Ella no quería que la hicieran daño y no quería estar sola. Durante ocho años construyó una relación personal con su secuestrador, relación que no le impidió huir de él en cuanto tuvo ocasión. Lamenta su muerte, como es natural. Ha crecido con él, ha entrado en la adolescencia con él, tuvo su primera menstruación con él, desayunaba y miraba la televisión con él. Nos parece una contradicción que se compunja ante la muerte del secuestrador o que declare que era una relación de iguales la que mantenían, pero que al mismo tiempo estuviera privada de libertad. De entrada, esa contradicción debería ser contextualizada en la interiorización que una niña tiene de la libertad, cuando ni siquiera muchos adultos conocen realmente el significado de este término tan complejo. La libertad de un niño no está relacionada con la toma de decisiones autónomas, como en los adultos, sino con el logro de prestaciones por parte de esos mismos adultos.

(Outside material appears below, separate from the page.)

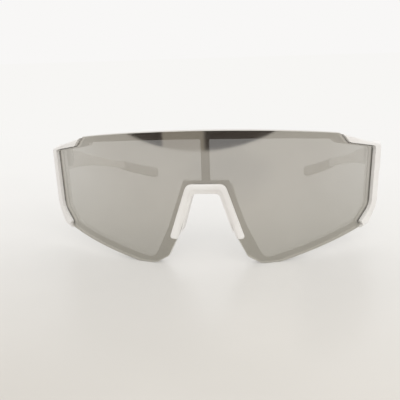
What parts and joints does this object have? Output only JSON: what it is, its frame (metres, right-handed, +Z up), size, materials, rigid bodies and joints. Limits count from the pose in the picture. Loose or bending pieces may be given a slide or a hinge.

Es inaudito valorar las reacciones de Natascha Kampusch como si fuera una persona adulta privada de libertad durante casi una década. Ha sido una niña aislada y secuestrada por un hombre en el segundo período más crítico del desarrollo en un ser humano. A la luz de estas condiciones, el comportamiento que ha difundido la prensa sobre ella parece, incluso, maduro y sensato.